La lunar se sacó el pelo de la boca al tiempo que las lágrimas comenzaban a resbalar por sus mejillas.

—Sabe todo lo que la androide sabía, todo lo que ha estado investigando. Sabe que la princesa Selene sigue viva y que el príncipe, disculpa, que el emperador Kai estaba buscándola. Sabe que el emperador quería encontrar a la princesa y entronizarla como la verdadera reina lunar. —A Cinder se le encogió el estómago—. Sabe el nombre de los médicos que la ayudaron a escapar y el de esa pobre anciana de la Federación Europea que la acogió durante tanto tiempo… Su Majestad ya ha enviado a sus lacayos a buscarla valiéndose de la información que Kai poseía. Y cuando la encuentren…

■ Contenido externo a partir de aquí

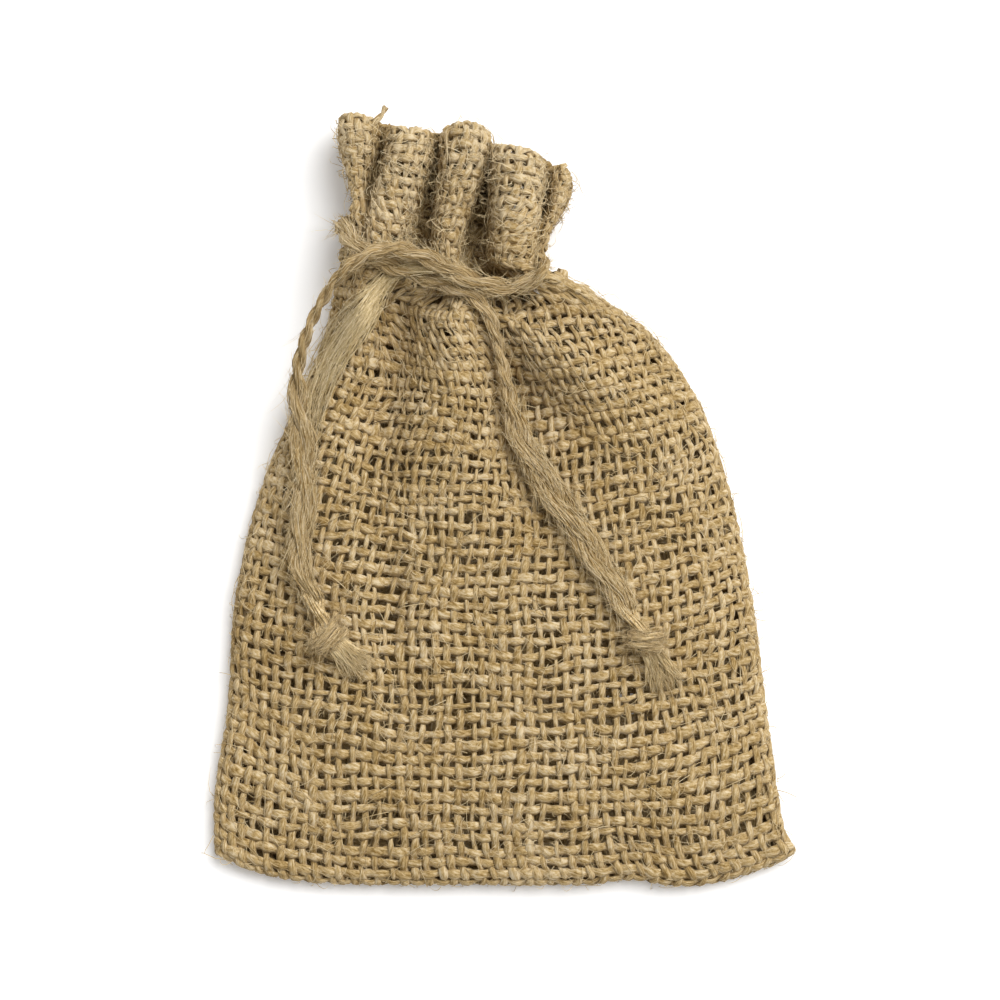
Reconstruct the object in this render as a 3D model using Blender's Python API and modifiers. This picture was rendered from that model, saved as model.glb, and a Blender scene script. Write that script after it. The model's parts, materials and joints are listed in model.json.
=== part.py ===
"""A small jute drawstring bag, lying on its back with its neck gathered and tied by a jute cord.

Run it with: blender --background --python part.py
Metres, +Z up. The origin is under the middle of the bag, on the surface that it lies on, and the
mouth points along +Y. The tables hold millimetres.
"""

import math

import bmesh
import bpy
import numpy as np

MM = 0.001

# The cloth, as it is sewn: one strip folded up at the bottom and closed at both sides.
CLOTH_HEIGHT = 132.0
TIE_CLOTH = 110.0
WALL = 1.6
SIDE_RADIUS = 2.2
SHOULDER_CLOTH = 86.0

# The drawcord.
CORD_DIAMETER = 3.2
CORD_POINTS = 62
CORD_BEVEL_RESOLUTION = 2
CORD_CLEARANCE = 0.33

# How finely the bag's solid is faceted.
RING_STEPS = 80
SIDE_CROWDING = 0.35
BODY_ROWS = (0.0, 0.9, 2.0, 3.4, 7.0, 12.0, 19.0, 28.0, 38.0, 48.0, 58.0, 67.0, 75.0, 82.0, 88.0, 93.0,
             97.5, 101.5, 105.0, 107.8, 110.0)
RUFFLE_ROWS = (111.6, 113.6, 116.4, 120.0, 124.0, 128.0, 132.0)

JUTE = (0.36, 0.245, 0.125, 1.0)
CORD_JUTE = (0.42, 0.30, 0.16, 1.0)

# Where the outline lies at each height up the cloth, and how far the front stands above its sides.
# cloth, left x, left y, middle y, right x, right y, crown, squareness of the row's ends
STATIONS = np.array((
    (0.0, -49.9, -60.0, -66.1, 50.05, -59.2, 0.0, 6.0),
    (10.0, -50.0, -50.1, -56.3, 46.9, -50.0, 3.6, 5.0),
    (25.0, -47.8, -35.2, -41.7, 44.7, -35.1, 7.2, 3.2),
    (45.0, -46.2, -15.3, -22.0, 42.1, -15.3, 9.4, 2.2),
    (65.0, -41.3, 4.2, -2.1, 37.8, 4.2, 10.6, 2.0),
    (80.0, -35.5, 17.9, 12.4, 32.0, 18.1, 11.2, 2.0),
    (92.0, -31.2, 29.2, 24.2, 25.1, 27.7, 11.2, 2.0),
    (100.0, -29.2, 36.6, 32.1, 18.9, 32.8, 10.8, 2.0),
    (106.0, -27.3, 42.4, 38.0, 10.6, 37.8, 10.4, 2.0),
    (110.0, -25.3, 44.8, 41.7, 4.0, 38.6, 10.0, 2.0),
))

# The gathers round the neck, from the left side over the front to the right side, and back below.
# x and z at the cord, x, z and y at the hem, and how full the fold is there
FRONT_GATHERS = 10
GATHERS = np.array((
    (-25.3, 9.6, -29.4, 8.0, 65.0, 1.0),
    (-24.6, 13.0, -25.4, 14.6, 65.6, 1.6),
    (-22.4, 12.4, -20.8, 11.4, 64.4, 1.0),
    (-18.6, 15.6, -16.2, 16.4, 63.2, 2.1),
    (-13.8, 12.5, -11.9, 12.0, 62.7, 1.0),
    (-9.6, 15.2, -7.1, 17.4, 64.2, 2.2),
    (-5.2, 12.6, -2.8, 12.0, 61.7, 1.0),
    (-0.4, 15.9, 2.0, 19.0, 59.8, 2.2),
    (3.0, 12.8, 6.9, 11.4, 57.9, 1.0),
    (4.3, 11.2, 9.9, 13.6, 57.0, 1.5),
    (4.1, 8.8, 12.4, 7.0, 54.8, 1.0),
    (2.1, 4.3, 8.1, 0.4, 56.9, 1.8),
    (-1.3, 4.4, 4.0, 2.4, 58.2, 1.0),
    (-5.4, 4.0, -0.8, 0.4, 59.9, 1.8),
    (-9.7, 4.3, -5.9, 2.4, 61.7, 1.0),
    (-14.1, 4.0, -11.9, 0.4, 63.7, 1.8),
    (-18.4, 4.4, -17.9, 2.4, 65.1, 1.0),
    (-22.9, 4.0, -24.4, 0.4, 66.4, 1.8),
))

# The folds that run down the front from the neck: ridges stand up and hollows go in.
# x, y at the upper end, x, y at the lower end, height, half width at each end, strength at the upper end
FOLDS = np.array((
    (-25.1, 36.7, -33.0, 11.9, 2.6, 3.0, 6.0, 1.0),
    (-16.5, 36.7, -20.5, 5.1, -3.4, 3.2, 7.0, 1.0),
    (-9.3, 36.7, -6.3, 8.5, 2.2, 2.5, 4.5, 1.0),
    (-3.9, 34.2, 0.6, 8.5, -3.0, 2.2, 3.6, 1.0),
    (6.1, 35.9, 27.5, 14.5, 2.8, 3.0, 6.0, 1.0),
    (1.8, 29.9, 16.4, 8.5, -3.4, 3.2, 8.0, 1.0),
    (0.6, 12.0, 20.6, -32.6, -1.6, 4.0, 6.0, 0.0),
    (-21.3, 9.0, -20.5, -31.0, -1.2, 7.0, 9.0, 0.0),
    (24.9, -6.0, 33.5, -50.0, 1.0, 9.0, 9.0, 0.0),
    (-14.5, -30.0, 2.7, -52.0, -0.8, 8.0, 8.0, 0.0),
))

# The bottom fold isn't straight: place across, how far it stands in, half width.
BOTTOM_WAVES = np.array(((0.70, 1.5, 0.045), (0.84, -0.9, 0.06)))

# The cord's route: up from the left knot and over the left shoulder, across the front of the neck,
# round its right edge, back under it, round its left edge, across the front below itself, and down to
# the right knot.
# x, y, least z, 1 where it lies on the front
CORD_ROUTE = np.array((
    (-32.7, -18.6, 9.0, 1), (-34.2, -15.6, 9.0, 1), (-35.3, -11.5, 9.0, 1), (-35.0, -6.0, 9.5, 1),
    (-34.5, 0.0, 10.0, 1), (-34.6, 6.0, 10.5, 1), (-35.3, 12.5, 11.0, 1), (-35.8, 18.8, 12.0, 1),
    (-35.1, 24.3, 13.6, 1), (-33.2, 29.4, 15.4, 1), (-30.4, 34.3, 17.0, 1), (-27.2, 38.2, 19.6, 1),
    (-22.8, 40.4, 21.2, 1), (-17.6, 40.7, 21.2, 1), (-12.4, 39.7, 20.8, 1), (-7.6, 37.7, 20.8, 1),
    (-2.6, 36.0, 20.6, 1), (2.2, 36.1, 18.6, 1), (6.6, 39.0, 16.9, 1), (7.6, 41.0, 11.6, 0),
    (7.0, 41.3, 7.0, 0), (5.0, 40.7, 2.6, 0), (-0.6, 40.2, 1.8, 0), (-8.0, 41.9, 1.9, 0),
    (-15.0, 43.4, 1.9, 0), (-22.4, 45.2, 1.7, 0), (-27.2, 46.0, 3.6, 0), (-28.6, 46.6, 8.2, 0),
    (-28.4, 46.2, 12.8, 0), (-27.2, 43.4, 16.2, 1), (-24.4, 40.9, 17.0, 1), (-20.6, 38.8, 17.0, 1),
    (-15.6, 36.9, 17.0, 1), (-10.2, 35.4, 17.0, 1), (-5.4, 34.0, 17.0, 1), (-2.4, 31.4, 16.6, 1),
    (-1.3, 27.6, 16.0, 1), (-0.2, 22.0, 15.0, 1), (1.0, 16.4, 15.0, 1), (3.2, 10.4, 15.0, 1),
    (7.4, 3.2, 14.0, 1), (11.6, -3.4, 14.0, 1), (15.6, -10.4, 14.0, 1), (19.2, -16.4, 13.0, 1),
    (21.2, -20.2, 13.0, 1),
))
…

—Pero ¿qué va a hacerle a Kai? —la interrumpió Cinder—. Levana ya ha ganado. Kai prácticamente ha dicho que le daría lo que quisiera, así que ¿qué más da todo eso ahora?

—¡Ha intentado usurparle el trono! No conoces a la reina y lo rencorosa que es. No se lo perdonará jamás. Tengo que hacerle llegar un mensaje, a él o a alguien de palacio. Tiene que saber que le están tendiendo una trampa.

—¿Una trampa? ¿Qué clase de trampa?

—¡Una trampa para convertirse en emperadora! Una vez que posea el control de la Comunidad, utilizará su ejército para declararle la guerra al resto del planeta. Y puede hacerlo porque su ejército… Ese ejército…

Se estremeció y agachó la cabeza como si alguien le hubiera dado un manotazo en la nuca. Cinder sacudió la cabeza.

—Kai no lo permitirá.

—No puede impedirlo. Una vez que sea emperatriz, él ya no le servirá para nada.

Cinder sintió que el pulso le martilleaba en los oídos.

—¿Crees que…? Pero no sería muy inteligente si intentara matarlo. Todo el mundo sabría que había sido ella.

—Los lunares sospechan que fue ella quien asesinó a la reina Channary y a la princesa Selene, pero ¿qué pueden hacer al respecto? Aunque intentaran rebelarse, en cuanto se encontraran ante su presencia, les lavaría el cerebro para que volvieran a obedecerla.

Cinder se frotó la frente.

—Iba a anunciarlo esta noche, en el baile —musitó para sí misma—. Va a anunciar que se casará con ella.

Tenía el pulso acelerado y los pensamientos se agolpaban en su cabeza.

Levana sabía que él había estado buscando a la princesa Selene. Lo mataría. Se haría con el gobierno de la Comunidad. Declararía la guerra a… a todo el planeta.

Se cogió la cabeza con ambas manos mientras el mundo daba vueltas a su alrededor.

Tenía que ponerlo sobre aviso. Tenía que impedir que hiciera el anuncio.

Podía enviarle una com, pero ¿qué probabilidades había de que fuera a mirarla durante el baile?

El baile.

Cinder echó un vistazo a sus sencillas ropas. A su tobillo huérfano.

El vestido de Peony. El pie que Iko había guardado. Los guantes de seda.

Asintió con la cabeza antes de saber a qué había accedido y se ayudó de las estanterías para ponerse en pie.

—Iré yo —musitó—. Lo encontraré.

—Llévate el chip —dijo la joven de la pantalla—. Por si tenemos que ponernos en contacto. Y, por favor, no les digas nada sobre mí. Si mi señora llega a enterarse de que…

Sin esperar a que terminara, Cinder se inclinó y extrajo el chip de la unidad. La pantalla se apagó.